Objective: Each line of the data that includes the string "joints" is to be copied out.

Information provided:
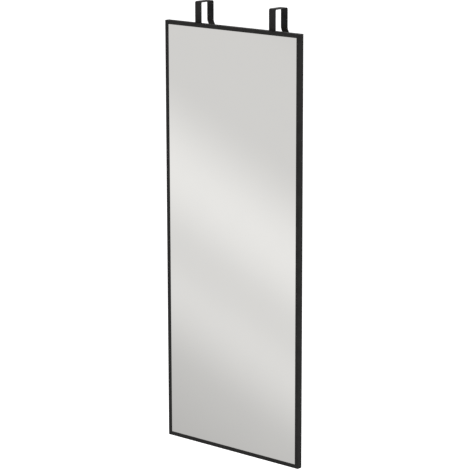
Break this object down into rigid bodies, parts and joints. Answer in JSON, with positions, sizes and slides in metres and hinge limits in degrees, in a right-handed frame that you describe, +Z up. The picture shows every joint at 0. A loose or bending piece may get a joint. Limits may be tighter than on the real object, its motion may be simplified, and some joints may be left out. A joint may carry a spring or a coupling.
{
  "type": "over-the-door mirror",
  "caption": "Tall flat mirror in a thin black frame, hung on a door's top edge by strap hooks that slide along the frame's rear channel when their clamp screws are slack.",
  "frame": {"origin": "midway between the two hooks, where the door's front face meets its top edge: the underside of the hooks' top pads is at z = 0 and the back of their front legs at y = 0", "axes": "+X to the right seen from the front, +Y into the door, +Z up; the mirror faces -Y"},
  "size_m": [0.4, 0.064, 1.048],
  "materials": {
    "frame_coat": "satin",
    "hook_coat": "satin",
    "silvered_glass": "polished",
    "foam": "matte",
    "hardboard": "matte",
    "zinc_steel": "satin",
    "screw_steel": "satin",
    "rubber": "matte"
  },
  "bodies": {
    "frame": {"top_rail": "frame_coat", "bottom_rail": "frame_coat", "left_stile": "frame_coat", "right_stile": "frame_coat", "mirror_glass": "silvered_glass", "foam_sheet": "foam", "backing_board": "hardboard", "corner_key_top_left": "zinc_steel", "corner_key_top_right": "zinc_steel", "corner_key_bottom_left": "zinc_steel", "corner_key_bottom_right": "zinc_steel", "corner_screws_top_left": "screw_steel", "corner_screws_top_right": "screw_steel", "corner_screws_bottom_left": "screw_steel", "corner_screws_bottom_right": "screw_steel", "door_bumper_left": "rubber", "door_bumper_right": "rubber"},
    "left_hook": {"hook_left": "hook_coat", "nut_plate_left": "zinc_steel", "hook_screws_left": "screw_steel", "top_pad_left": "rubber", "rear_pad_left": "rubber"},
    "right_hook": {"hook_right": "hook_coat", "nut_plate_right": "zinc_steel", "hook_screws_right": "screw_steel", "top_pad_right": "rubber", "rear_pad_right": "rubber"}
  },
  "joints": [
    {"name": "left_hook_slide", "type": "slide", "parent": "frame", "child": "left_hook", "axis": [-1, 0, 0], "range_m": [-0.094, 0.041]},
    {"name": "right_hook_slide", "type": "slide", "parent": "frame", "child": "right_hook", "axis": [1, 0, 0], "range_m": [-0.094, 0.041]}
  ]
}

Exercise output:
Break this object down into rigid bodies, parts and joints. Answer in JSON, with positions, sizes and slides in metres and hinge limits in degrees, in a right-handed frame that you describe, +Z up. The picture shows every joint at 0. A loose or bending piece may get a joint. Limits may be tighter than on the real object, its motion may be simplified, and some joints may be left out. A joint may carry a spring or a coupling.
  "joints": [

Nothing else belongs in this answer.